Sensor or film technique splitting frames into interleaved half-images — apparent higher frame rate without bandwidth cost. Legacy TV standard, rarely used today.
Post-war television faced a significant problem: the refresh rate needed to be high enough to avoid flicker, but available bandwidth was extremely limited. The solution was interlacing: each full frame was divided into two time-offset fields. The first field displayed the even lines, and the second displayed the odd lines. To the human eye, these 50 or 60 fields per second optically merged into a flicker-free image, even though the actual spatial resolution was significantly lower than a true full frame.
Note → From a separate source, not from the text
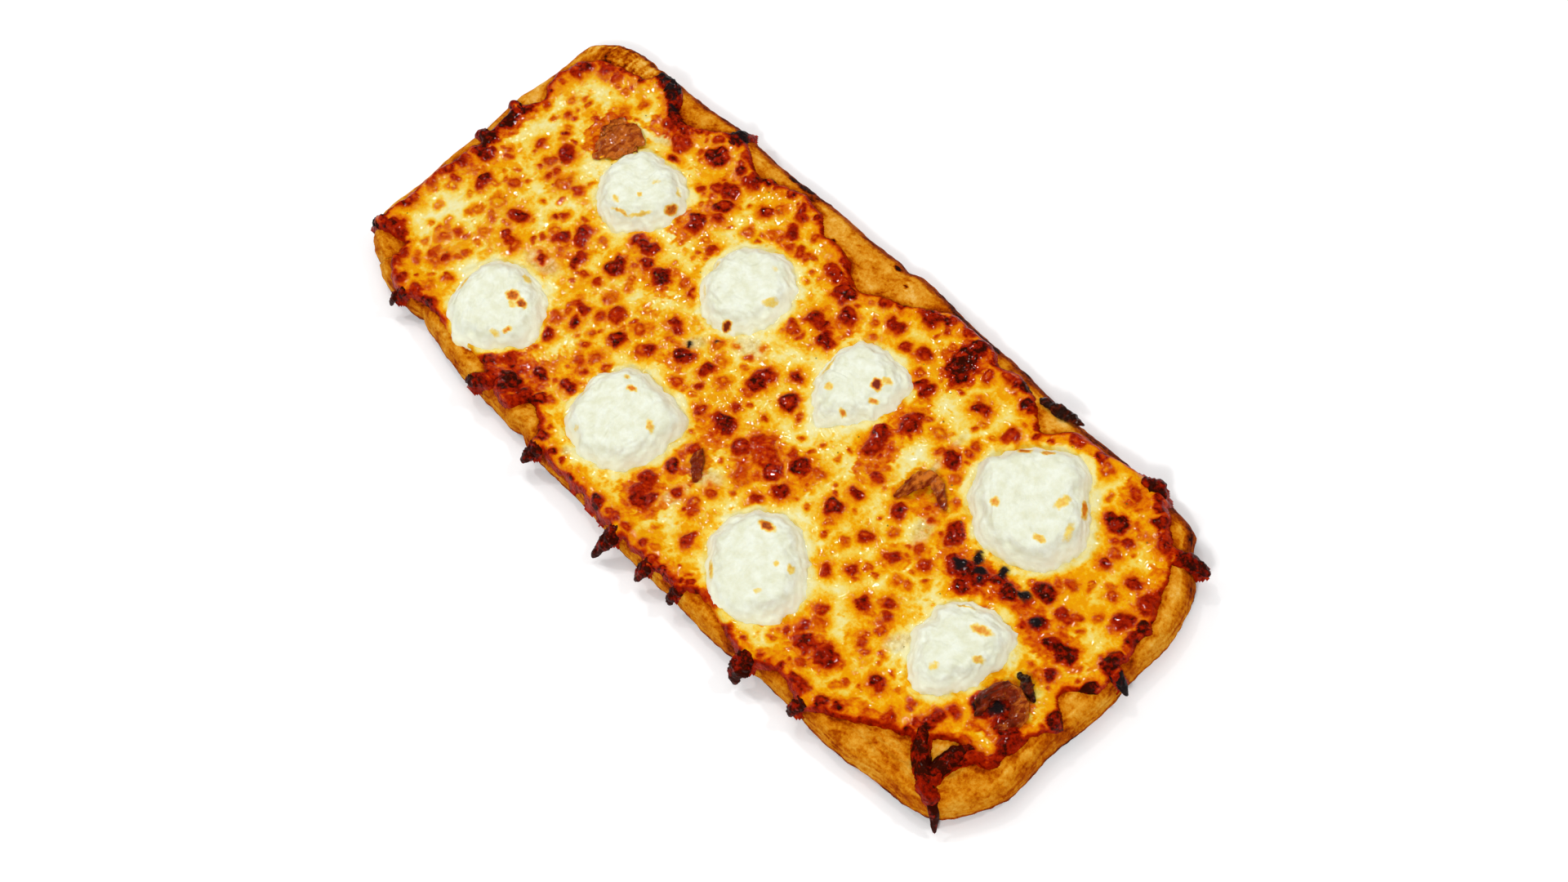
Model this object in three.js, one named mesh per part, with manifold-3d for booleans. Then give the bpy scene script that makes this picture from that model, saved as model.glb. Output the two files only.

On set and in practice, interlacing was long the standard for PAL (50i) and NTSC (60i). The camera sensor or film camera had to capture two fields in rapid succession, which led to typical combing artifacts with fast motion. Anyone who has operated an old DV camera with 50i is familiar with this effect: fast pans or objects create jagged, doubled edges. In editing, deinterlacing was often a necessary evil – recalculating the fields back into a clean full frame, which cost quality.
Today, interlacing is practically obsolete. Modern sensors work with true full frames (progressive scan) – 24p, 25p, 50p, 60p – without the detour through fields. Streaming standards like H.264 and H.265 are optimized for progressive. Even with high-speed recordings on Red or Arri, we work with complete frames, not interlaced fields. The only places where you still encounter interlacing are when archiving old broadcast material or when working with legacy equipment – for example, during the restoration of archive footage. In such cases, you then need to deinterlace cleanly and convert to a modern format.
Anyone hearing about interlaced recording today usually means an archival matter or a mistake. For current productions, it has become irrelevant – and that's a good thing. The technical burden has been lifted, and quality has increased. Period.